Дж. Байрон: «Сосчитай те часы радости, которые ты имел в жизни; сосчитай те дни, в которые ты был свободен от тревоги, и пойми, что, какова бы ни была твоя жизнь, лучше было бы тебе не жить» (Шопенгауэр А. Избранные произведения. М., 1992. С. 65; 79).

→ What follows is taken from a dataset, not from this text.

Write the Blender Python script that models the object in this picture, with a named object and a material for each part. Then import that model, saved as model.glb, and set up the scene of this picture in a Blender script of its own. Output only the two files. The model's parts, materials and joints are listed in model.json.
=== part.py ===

Главная претензия А. Шопенгауэра к жизни – ее обманчивость. Он писал: «Жизнь рисуется нам как беспрерывный обман, и в малом, и в великом. Если она дает обещания, она их не сдерживает или сдерживает только для того, чтобы показать, как мало желательно было желанное. Так обманывает нас то надежда, то ее исполнение. Если жизнь что-нибудь дает, то лишь для того, чтобы отнять. Очарование дали показывает нам райские красоты, но они исчезают, подобно оптической иллюзии, когда мы поддаемся их соблазну. Счастье, таким образом, всегда лежит в будущем или же в прошлом, а настоящее подобно маленькому темному облаку, которое ветер гонит над озаренной солнцем равниной: перед ним и за ним все светло, только оно само постоянно отбрасывает от себя тень. Настоящее поэтому никогда не удовлетворяет нас, а будущее ненадежно, прошедшее невозвратно. Жизнь с ее ежечасными, ежедневными, еженедельными и ежегодными, маленькими, большими невзгодами, с ее обманутыми надеждами, с ее неудачами и разочарованиями – эта жизнь носит на себе такой явный отпечаток неминуемого страдания, что трудно понять, как можно этого не видеть, как можно поверить, будто жизнь существует для того, чтобы с благодарностью наслаждаться ею, как можно поверить, будто человек существует для того, чтобы быть счастливым. Нет, это беспрестанное очарование и разочарование, как и весь характер жизни вообще, по-видимому, скорее рассчитаны и предназначены только на то, чтобы пробудить в нас убеждение, что нет ничего на свете достойного наших стремлений, борьбы и желаний, что все блага ничтожны, что мир оказывается полным банкротом и жизнь – такое предприятие, которое не окупает своих издержек; и это должно отвратить нашу волю от жизни» (Шопенгауэр А. Избранные произведения. С. 63–64).